En estos parajes, por los que el escritor suizo Robert Walser paseaba, y donde murió tras recostarse sobre la nieve un día de Navidad, luego de permanecer durante treinta años internado en el manicomio de Heriseu, discurre el tránsito de la infancia a la adolescencia de la narradora y protagonista del relato, que rememora, ya desde su madurez, “los hermosos años del castigo” vividos en este microcosmos, ajeno a la realidad exterior, escenario de cotidianidades y delirios, alejado de “las deformaciones humanas”, un ámbito donde “la infancia es vetusta«, la «obediencia voluptuosa» y el «amor mudo».

En este colegio, dirigido paternalmente por el matrimonio Hofstetter, en el que «la monotonía es la norma«, la narradora asiste, a los quince años, a la llegada de una nueva interna, Frédérique, una joven algo mayor, enigmática, solitaria, callada, inteligente y severa, por la que se siente inmediatamente atraída, primero, y luego abiertamente enamorada, pese a que la atmósfera del centro es reacia a todo género de efusión sentimental, el clima emocional es absolutamente gélido y la propia Fréderique se comporta de una forma distante y glacial. Pero la narradora no puede evitar la fascinación que le produje un personaje que es, en cierta forma, lo que ella no es: ha vivido ya todo (o aparenta que lo ha vivido) y ha decidido mantenerse distante de todos los intereses humanos, sólo próxima al mundo de las ideas: alguien que deja entrever, detrás de su hermetismo, algo sereno y, a la vez, terrible.
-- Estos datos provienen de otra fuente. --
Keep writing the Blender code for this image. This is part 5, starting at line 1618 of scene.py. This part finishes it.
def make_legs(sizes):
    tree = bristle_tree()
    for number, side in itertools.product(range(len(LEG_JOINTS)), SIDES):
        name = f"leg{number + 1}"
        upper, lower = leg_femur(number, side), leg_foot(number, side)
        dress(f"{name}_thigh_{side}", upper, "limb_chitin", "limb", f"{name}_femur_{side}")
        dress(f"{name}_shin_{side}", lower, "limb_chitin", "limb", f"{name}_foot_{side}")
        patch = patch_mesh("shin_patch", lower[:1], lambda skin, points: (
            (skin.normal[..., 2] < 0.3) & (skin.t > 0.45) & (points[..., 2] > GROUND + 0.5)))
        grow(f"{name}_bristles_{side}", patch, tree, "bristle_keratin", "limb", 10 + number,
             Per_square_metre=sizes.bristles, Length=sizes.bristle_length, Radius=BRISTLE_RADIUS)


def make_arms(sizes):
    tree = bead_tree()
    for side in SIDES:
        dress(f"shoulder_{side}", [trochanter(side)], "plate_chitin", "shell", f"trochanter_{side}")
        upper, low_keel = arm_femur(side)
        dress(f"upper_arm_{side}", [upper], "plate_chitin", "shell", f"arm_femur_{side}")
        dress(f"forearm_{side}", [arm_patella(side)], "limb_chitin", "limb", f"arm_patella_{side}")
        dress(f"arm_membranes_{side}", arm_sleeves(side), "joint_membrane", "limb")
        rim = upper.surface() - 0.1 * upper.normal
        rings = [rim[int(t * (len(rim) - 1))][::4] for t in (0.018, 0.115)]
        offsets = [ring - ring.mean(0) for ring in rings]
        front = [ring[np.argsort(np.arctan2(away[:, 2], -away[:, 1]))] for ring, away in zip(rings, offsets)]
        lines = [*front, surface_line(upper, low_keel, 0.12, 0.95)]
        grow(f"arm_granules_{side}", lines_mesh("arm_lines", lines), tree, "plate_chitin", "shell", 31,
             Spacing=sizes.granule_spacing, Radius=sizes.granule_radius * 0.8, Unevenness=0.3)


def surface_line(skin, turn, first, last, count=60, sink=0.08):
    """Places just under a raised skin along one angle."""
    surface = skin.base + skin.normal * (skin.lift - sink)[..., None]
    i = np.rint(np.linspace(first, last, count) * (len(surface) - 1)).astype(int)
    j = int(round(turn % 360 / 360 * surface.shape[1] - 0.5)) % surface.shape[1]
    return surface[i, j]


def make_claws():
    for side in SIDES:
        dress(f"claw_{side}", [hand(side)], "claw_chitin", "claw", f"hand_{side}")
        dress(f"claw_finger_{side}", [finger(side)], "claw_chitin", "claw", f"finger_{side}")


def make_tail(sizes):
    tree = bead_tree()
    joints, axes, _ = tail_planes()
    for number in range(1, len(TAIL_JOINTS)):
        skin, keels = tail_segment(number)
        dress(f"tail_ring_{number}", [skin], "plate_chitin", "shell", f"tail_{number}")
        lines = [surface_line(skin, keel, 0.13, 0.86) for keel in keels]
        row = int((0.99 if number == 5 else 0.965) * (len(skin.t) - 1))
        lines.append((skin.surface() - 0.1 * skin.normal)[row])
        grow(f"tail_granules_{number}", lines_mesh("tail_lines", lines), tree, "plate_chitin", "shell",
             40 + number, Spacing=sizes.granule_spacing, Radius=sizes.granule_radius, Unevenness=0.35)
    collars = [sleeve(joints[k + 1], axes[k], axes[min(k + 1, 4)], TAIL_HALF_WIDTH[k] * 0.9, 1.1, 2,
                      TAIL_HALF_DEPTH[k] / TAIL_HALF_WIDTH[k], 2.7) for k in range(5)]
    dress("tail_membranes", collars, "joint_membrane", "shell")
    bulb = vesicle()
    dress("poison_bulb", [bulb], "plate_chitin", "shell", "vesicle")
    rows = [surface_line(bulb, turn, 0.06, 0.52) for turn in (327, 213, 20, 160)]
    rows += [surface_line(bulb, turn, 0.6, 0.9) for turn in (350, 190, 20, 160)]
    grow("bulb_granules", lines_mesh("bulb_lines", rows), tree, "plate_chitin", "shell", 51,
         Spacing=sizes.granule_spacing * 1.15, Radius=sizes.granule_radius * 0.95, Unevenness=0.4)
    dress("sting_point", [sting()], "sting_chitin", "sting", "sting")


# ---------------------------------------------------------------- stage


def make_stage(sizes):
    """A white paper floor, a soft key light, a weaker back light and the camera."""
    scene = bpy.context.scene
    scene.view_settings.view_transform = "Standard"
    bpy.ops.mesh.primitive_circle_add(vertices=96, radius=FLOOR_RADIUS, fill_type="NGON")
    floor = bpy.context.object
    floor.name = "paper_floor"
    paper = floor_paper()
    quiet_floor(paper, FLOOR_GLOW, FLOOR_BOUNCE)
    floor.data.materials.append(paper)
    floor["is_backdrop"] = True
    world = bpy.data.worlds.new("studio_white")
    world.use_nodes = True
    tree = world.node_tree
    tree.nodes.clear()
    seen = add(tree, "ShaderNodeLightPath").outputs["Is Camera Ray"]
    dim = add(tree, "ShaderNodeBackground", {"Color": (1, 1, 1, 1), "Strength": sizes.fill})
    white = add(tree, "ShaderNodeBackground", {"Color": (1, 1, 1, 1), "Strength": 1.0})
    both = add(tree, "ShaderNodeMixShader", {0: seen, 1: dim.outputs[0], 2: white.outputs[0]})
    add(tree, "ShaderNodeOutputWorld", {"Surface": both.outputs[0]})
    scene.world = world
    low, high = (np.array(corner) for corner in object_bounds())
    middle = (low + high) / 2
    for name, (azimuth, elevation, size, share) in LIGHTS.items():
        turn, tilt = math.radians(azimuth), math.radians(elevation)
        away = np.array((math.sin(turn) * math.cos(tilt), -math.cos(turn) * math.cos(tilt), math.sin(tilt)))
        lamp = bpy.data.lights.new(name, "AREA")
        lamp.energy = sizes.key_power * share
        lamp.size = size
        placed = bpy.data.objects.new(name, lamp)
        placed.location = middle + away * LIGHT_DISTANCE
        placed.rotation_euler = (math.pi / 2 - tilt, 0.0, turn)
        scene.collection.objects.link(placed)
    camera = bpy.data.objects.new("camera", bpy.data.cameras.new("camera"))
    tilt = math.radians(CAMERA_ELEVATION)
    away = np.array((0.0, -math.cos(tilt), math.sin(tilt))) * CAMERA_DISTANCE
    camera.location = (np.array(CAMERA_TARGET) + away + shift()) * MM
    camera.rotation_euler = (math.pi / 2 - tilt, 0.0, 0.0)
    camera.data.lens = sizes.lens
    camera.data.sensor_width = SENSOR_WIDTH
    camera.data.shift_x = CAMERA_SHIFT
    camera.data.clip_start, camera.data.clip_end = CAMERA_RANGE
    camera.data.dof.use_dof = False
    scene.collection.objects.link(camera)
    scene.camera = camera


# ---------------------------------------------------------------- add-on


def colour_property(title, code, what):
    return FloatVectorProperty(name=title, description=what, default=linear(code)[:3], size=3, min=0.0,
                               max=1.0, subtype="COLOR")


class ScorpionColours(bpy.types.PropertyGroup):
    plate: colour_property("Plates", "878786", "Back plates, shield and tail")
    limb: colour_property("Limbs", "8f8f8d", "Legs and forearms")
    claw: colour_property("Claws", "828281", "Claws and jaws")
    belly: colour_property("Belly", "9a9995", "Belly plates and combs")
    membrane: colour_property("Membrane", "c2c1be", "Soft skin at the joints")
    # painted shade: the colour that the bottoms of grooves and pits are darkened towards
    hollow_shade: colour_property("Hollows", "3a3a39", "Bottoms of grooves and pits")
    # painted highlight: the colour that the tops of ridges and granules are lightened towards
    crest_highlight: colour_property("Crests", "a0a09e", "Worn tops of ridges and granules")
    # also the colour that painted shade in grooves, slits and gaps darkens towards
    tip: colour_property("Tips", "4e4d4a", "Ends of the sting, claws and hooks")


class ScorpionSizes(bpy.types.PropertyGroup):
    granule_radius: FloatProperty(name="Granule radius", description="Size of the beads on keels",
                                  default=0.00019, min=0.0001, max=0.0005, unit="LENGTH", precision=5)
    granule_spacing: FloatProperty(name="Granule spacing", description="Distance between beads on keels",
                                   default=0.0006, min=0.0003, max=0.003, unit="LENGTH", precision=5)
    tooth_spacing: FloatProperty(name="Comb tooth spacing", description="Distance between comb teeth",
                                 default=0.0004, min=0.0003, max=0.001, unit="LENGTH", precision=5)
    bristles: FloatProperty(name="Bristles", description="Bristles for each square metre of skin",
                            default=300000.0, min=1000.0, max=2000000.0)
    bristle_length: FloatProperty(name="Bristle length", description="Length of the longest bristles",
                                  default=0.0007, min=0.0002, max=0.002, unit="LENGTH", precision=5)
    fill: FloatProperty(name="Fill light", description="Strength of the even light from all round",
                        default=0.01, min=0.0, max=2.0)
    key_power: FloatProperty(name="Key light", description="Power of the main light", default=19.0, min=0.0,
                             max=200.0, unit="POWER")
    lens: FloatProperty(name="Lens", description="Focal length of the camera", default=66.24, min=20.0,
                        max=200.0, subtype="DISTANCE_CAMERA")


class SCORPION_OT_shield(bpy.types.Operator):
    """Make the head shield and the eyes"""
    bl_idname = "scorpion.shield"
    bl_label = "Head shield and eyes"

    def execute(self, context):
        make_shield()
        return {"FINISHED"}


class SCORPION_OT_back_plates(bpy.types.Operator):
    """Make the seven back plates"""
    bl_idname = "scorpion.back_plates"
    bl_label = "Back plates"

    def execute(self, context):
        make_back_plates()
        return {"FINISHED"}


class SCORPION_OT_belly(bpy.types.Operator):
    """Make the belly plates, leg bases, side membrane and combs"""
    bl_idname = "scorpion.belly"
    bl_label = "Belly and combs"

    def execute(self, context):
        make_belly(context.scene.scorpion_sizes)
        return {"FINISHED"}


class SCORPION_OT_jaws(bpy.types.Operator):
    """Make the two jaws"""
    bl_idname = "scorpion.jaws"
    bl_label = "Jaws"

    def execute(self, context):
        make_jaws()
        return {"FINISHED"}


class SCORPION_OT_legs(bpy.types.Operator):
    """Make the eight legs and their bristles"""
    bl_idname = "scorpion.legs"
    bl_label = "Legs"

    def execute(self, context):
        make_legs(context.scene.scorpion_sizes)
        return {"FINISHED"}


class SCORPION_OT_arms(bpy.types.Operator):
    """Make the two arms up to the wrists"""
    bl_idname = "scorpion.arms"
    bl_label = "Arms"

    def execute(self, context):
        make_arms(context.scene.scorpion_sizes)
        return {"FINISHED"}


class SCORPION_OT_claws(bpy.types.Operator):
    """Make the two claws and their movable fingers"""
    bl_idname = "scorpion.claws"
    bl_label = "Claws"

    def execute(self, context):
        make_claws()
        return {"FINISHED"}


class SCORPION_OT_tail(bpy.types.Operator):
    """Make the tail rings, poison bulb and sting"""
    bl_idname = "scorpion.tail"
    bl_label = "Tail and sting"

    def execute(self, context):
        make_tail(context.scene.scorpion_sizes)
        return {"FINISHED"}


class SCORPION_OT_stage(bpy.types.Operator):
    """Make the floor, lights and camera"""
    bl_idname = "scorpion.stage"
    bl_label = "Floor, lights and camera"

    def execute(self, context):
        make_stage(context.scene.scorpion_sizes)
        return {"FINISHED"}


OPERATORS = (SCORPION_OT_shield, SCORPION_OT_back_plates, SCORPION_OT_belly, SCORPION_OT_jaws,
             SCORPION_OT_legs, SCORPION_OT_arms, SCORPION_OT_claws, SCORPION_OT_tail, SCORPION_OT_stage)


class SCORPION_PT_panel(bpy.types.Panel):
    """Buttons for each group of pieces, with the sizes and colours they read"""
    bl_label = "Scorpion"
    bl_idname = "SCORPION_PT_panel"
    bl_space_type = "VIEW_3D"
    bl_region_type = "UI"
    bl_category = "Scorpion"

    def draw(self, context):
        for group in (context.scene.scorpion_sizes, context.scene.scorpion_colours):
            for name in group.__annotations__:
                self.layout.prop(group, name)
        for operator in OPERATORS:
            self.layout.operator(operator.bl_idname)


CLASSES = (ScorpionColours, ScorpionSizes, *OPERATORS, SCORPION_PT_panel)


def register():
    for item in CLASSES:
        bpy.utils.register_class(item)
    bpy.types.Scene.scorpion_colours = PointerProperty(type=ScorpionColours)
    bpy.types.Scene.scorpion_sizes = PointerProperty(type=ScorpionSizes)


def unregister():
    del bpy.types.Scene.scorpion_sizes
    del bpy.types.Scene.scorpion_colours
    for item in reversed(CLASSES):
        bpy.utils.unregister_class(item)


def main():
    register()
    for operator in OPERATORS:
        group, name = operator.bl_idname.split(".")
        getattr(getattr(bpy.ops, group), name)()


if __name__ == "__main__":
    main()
Jaeggy “aprovecha” la textura de este relato para lanzar una mirada despiadada a las relaciones familiares y escolares en que se asienta aquel mundo, que, desde una sensibilidad “mediterránea” sólo cabe definir como “extraño”, “frío”, literalmente congelado. Particularmente la relación “madre-hija” aparece dibujada desde un ángulo aterrador. La narradora apenas ve a su madre, que desde Brasil dirige su vida implacablemente desde los siete años, de internado en internado. Y Frédérique ha intentado quemar su casa familiar, con su madre dentro. En cuanto al universo de los “internados”, estos aparecen, dicho benignamente, como “mundos enfermos” separados de la realidad.

Con todo, lo que más sorprende y cautiva de este poderoso y enigmático relato es el sistema narrativo de Fleur Jaeggy, su estilo. La tensión conceptual del lenguaje que utiliza es extrema. Todo lo superfluo ha sido eliminado. Lo que leemos parece directamente cincelado por un bisturí lingüístico tan preciso y conciso como hiriente. El relato naturalista, con su prolijidad y su derroche, ha sido abolido, y lo que leemos tiene la fuerza de una colección de aforismos. Aforismos cargados de poderosas antinomias, como la que establece el propio título del relato, al engarzar en una sola oración la “hermosura” y el “castigo”.

Los hermosos años del castigo es, hay que advertirlo de entrada, un libro destinado a un lector parsimonioso, dispuesto a recrearse y paladear cada una de las complejas, elaboradas y cortantes frases del relato. Un relato que sólo tiene 118 páginas, pero que necesita la concentración absoluta del lector y su entrega sin reservas, tal es su intesidad.